Rich in history and natural beauty, the Dalmatian Coast has become a bit of a hotspot in recent years, and it’s no wonder why. Stretching for 250 miles along the Adriatic, this rugged coastline is home to an embarrassment of riches, both natural and manmade. From the Dinaric Alps, whose jagged limestone peaks rise on one side, to the almost impossibly blue Adriatic on the other, this spectacular land awes visitors. Completing this almost perfect picture is an abundance of fairytale-like towns and charming medieval fishing villages.

Dubrovnik, known as the Pearl of the Adriatic, is perhaps the most popular destination along the Dalmatian Coast. The Gothic, Romanesque and Baroque architecture may draw crowds, but don’t let them scare you away—this glorious destination is not to be missed. In the Old Town, the seemingly endless maze of cobblestone streets give way to stunning panoramas of the Adriatic, perfectly highlighted by the red of the terracotta-tiled roofs. Walking atop the ancient city wall, taking a cable car to the top of Mt. SrÐ to enjoy the views, and enjoying the warm water of the Adriatic are just the beginning of the wonderful opportunities this town has to offer.

You can’t take a trip to the Dalmatian Coast without visiting at least one of Croatia’s 1,244 islands. Hvar, perhaps the most well-known, has in recent years become a popular jet-set destination. This distinction has earned the island the nickname the “Croatian Riviera,” and the comparison is apt, as the island is stunningly gorgeous and has no shortage of luxury hotels, designer shops and yachts docked in the bay. Fortunately, Hvar also retains an old-world charm that, when mixed with a certain youthful energy, makes it an enjoyable place to spend a few days.
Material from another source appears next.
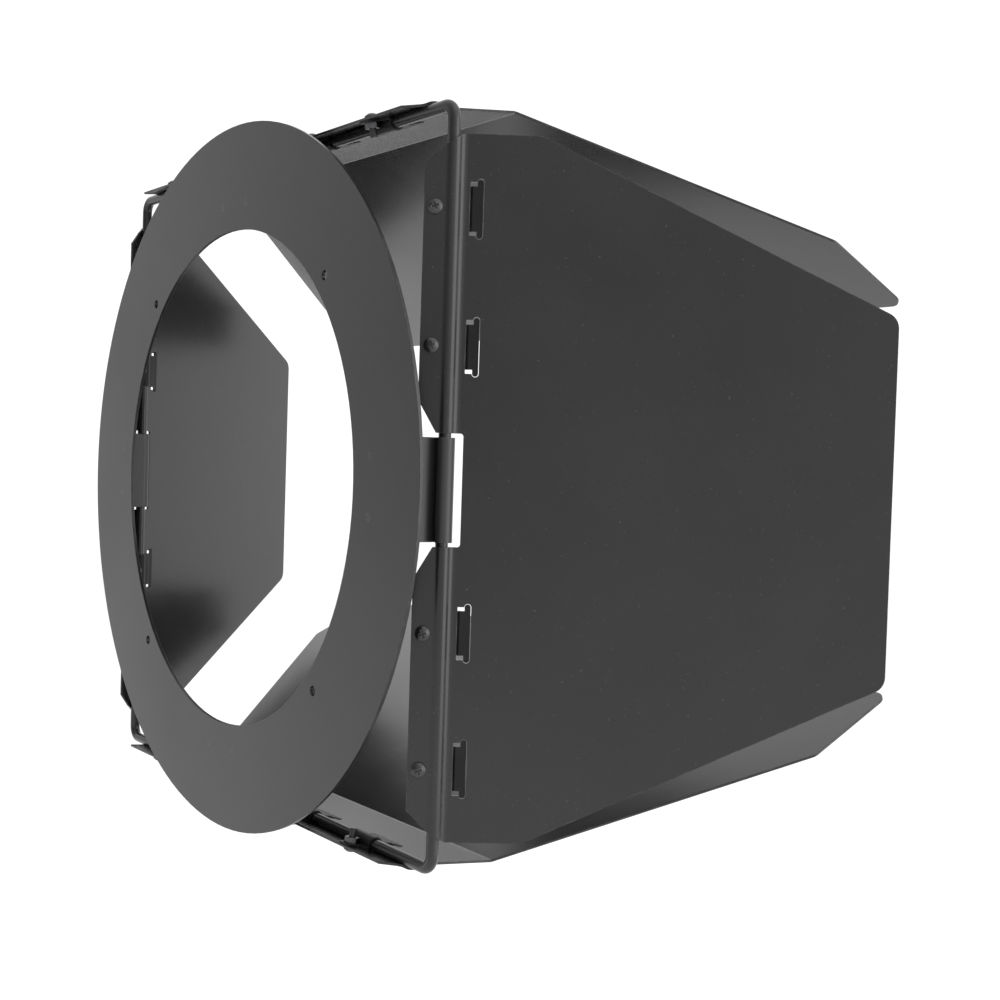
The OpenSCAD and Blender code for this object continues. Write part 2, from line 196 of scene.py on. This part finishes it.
def powder_coat(slot, coat):
    """Black powder coat: fine orange-peel grain, faint blotches, pale specks and worn edges."""
    g = Graph(slot)
    place = g.node("ShaderNodeTexCoord").outputs["Object"]
    blotch = g.noise(place, coat["blotch"], detail=4.0)
    grain = g.noise(place, coat["grain"], detail=2.0, rough=0.6)
    scratch = g.noise(place, SCRATCH_SIZE, detail=5.0, rough=0.7)
    speck = g.noise(place, DUST_SIZE, detail=1.0, rough=0.4)
    color = g.mix(g.remap(blotch, TONE_BAND),
                  grey(coat["dark"], DARK_TINT), grey(coat["light"], LIGHT_TINT))
    dust = g.math("MULTIPLY", g.remap(speck, DUST_BAND), coat["specks"])
    color = g.mix(dust, color, grey(DUST_TONE))
    worn = g.math("MULTIPLY", g.edge_mask(EDGE_WEAR_REACH, scratch), coat["wear"])
    color = g.mix(worn, color, BARE_STEEL)
    coarse = g.math("MULTIPLY", blotch, BLOTCH_SHARE)
    fine = g.math("MULTIPLY", grain, 1.0 - BLOTCH_SHARE)
    rough = g.remap(g.math("ADD", coarse, fine), TONE_BAND, coat["rough"])
    shader = g.node("ShaderNodeBsdfPrincipled",
                    {"Base Color": color, "Roughness": rough,
                     "Normal": g.relief(grain, coat["bump"], COAT_RELIEF),
                     "Metallic": g.math("MULTIPLY", worn, WORN_METAL),
                     "Specular IOR Level": coat["gloss"]})
    return g.finish(shader)


def plated_steel(slot):
    """Dark plated steel with cloudy patches and fine turning marks."""
    g = Graph(slot)
    place = g.node("ShaderNodeTexCoord").outputs["Object"]
    cloud = g.noise(place, STEEL_CLOUD_SIZE, detail=4.0)
    fine = g.noise(place, STEEL_GRAIN_SIZE, detail=3.0)
    color = g.mix(g.remap(cloud, TONE_BAND), STEEL_DARK, STEEL_LIGHT)
    rough = g.remap(cloud, CLOUD_BAND, STEEL_ROUGH)
    shader = g.node("ShaderNodeBsdfPrincipled",
                    {"Base Color": color, "Roughness": rough, "Metallic": 1.0,
                     "Normal": g.relief(fine, STEEL_BUMP, STEEL_RELIEF)})
    return g.finish(shader)


def dress(frame):
    """Gives every CAD node the material of its slot."""
    materials = {slot: powder_coat(slot, coat) for slot, coat in COATS.items()}
    materials["nut_metal"] = plated_steel("nut_metal")
    for part in frame["record"]["subparts"]:
        for slot in frame["nodes"][part["node"]].material_slots:
            slot.link = "OBJECT"
            slot.material = materials[part["material_slot"]]


def area_light(name, at, target, size, watts):
    lamp = bpy.data.lights.new(name, "AREA")
    lamp.shape = "RECTANGLE"
    lamp.size, lamp.size_y = size
    lamp.energy = watts
    made = bpy.data.objects.new(name, lamp)
    made.location = at
    made.rotation_euler = (Vector(target) - Vector(at)).to_track_quat("-Z", "Y").to_euler()
    bpy.context.scene.collection.objects.link(made)


def floor_paper():
    """Pale matt paper with a faint unevenness and a slight glow."""
    g = Graph("floor_paper")
    place = g.node("ShaderNodeTexCoord").outputs["Object"]
    cloud = g.remap(g.noise(place, PAPER_CLOUD_SIZE, detail=3.0), CLOUD_BAND)
    shade = tuple(c * FLOOR_SHADE for c in FLOOR_COLOR) + (1.0,)
    shader = g.node("ShaderNodeBsdfPrincipled",
                    {"Base Color": g.mix(cloud, shade, FLOOR_COLOR + (1.0,)),
                     "Roughness": FLOOR_ROUGH,
                     "Emission Color": (1.0, 1.0, 1.0, 1.0), "Emission Strength": FLOOR_GLOW})
    return g.finish(shader)


def studio(low, high):
    """Pale floor below the object, a bright surround and large soft lights."""
    half = FLOOR_SIZE / 2
    z = low.z - FLOOR_GAP
    mesh = bpy.data.meshes.new("floor")
    mesh.from_pydata([(-half, -half, z), (half, -half, z), (half, half, z), (-half, half, z)],
                     [], [(0, 1, 2, 3)])
    mesh.materials.append(floor_paper())
    floor = bpy.data.objects.new("floor", mesh)
    bpy.context.scene.collection.objects.link(floor)

    world = bpy.data.worlds.new("studio")
    world.use_nodes = True
    tree = world.node_tree
    background = tree.nodes["Background"]
    background.inputs["Color"].default_value = (1.0, 1.0, 1.0, 1.0)
    place = tree.nodes.new("ShaderNodeTexCoord").outputs["Generated"]
    front = tree.nodes.new("ShaderNodeVectorMath")
    front.operation = "DOT_PRODUCT"
    front.inputs[1].default_value = SURROUND_AHEAD
    fade = tree.nodes.new("ShaderNodeMapRange")
    fade.inputs["From Min"].default_value, fade.inputs["From Max"].default_value = SURROUND_FADE
    fade.inputs["To Min"].default_value = SURROUND_BACK
    fade.inputs["To Max"].default_value = SURROUND_FRONT
    tree.links.new(place, front.inputs[0])
    tree.links.new(front.outputs["Value"], fade.inputs["Value"])
    tree.links.new(fade.outputs["Result"], background.inputs["Strength"])
    bpy.context.scene.world = world
    bpy.context.scene.view_settings.view_transform = "Standard"

    centre = (low + high) / 2
    for name, (at, size, watts) in LAMPS.items():
        area_light(name, at, centre, size, watts)


def camera():
    """The photograph's view of the object."""
    data = bpy.data.cameras.new("camera")
    data.sensor_width = CAMERA_SENSOR
    data.lens = CAMERA_LENS
    heading, pitch, roll = (math.radians(a) for a in (CAMERA_HEADING, CAMERA_PITCH, CAMERA_ROLL))
    forward = Vector((math.cos(heading) * math.cos(pitch),
                      math.sin(heading) * math.cos(pitch), math.sin(pitch)))
    level = Vector((math.sin(heading), -math.cos(heading), 0.0))
    upright = level.cross(forward)
    right = math.cos(roll) * level + math.sin(roll) * upright
    up = math.cos(roll) * upright - math.sin(roll) * level
    made = bpy.data.objects.new("camera", data)
    turn = Matrix((right, up, -forward)).transposed().to_4x4()
    made.matrix_world = Matrix.Translation(CAMERA_AT) @ turn
    bpy.context.scene.collection.objects.link(made)
    bpy.context.scene.camera = made


cad_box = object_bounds()
dress(frame)
studio(*cad_box)
camera()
One of the best ways to explore the Dalmatian Coast is by boat. The Adriatic’s smooth waters, long sunny days and gentle breezes make for ideal sailing conditions, and there is no shortage of available options, from yachts and motorboats to traditional gulets. Stylish, two-masted ships called gulets are often accessorized with oversized pillows, perfect for lounging the day away with family or friends.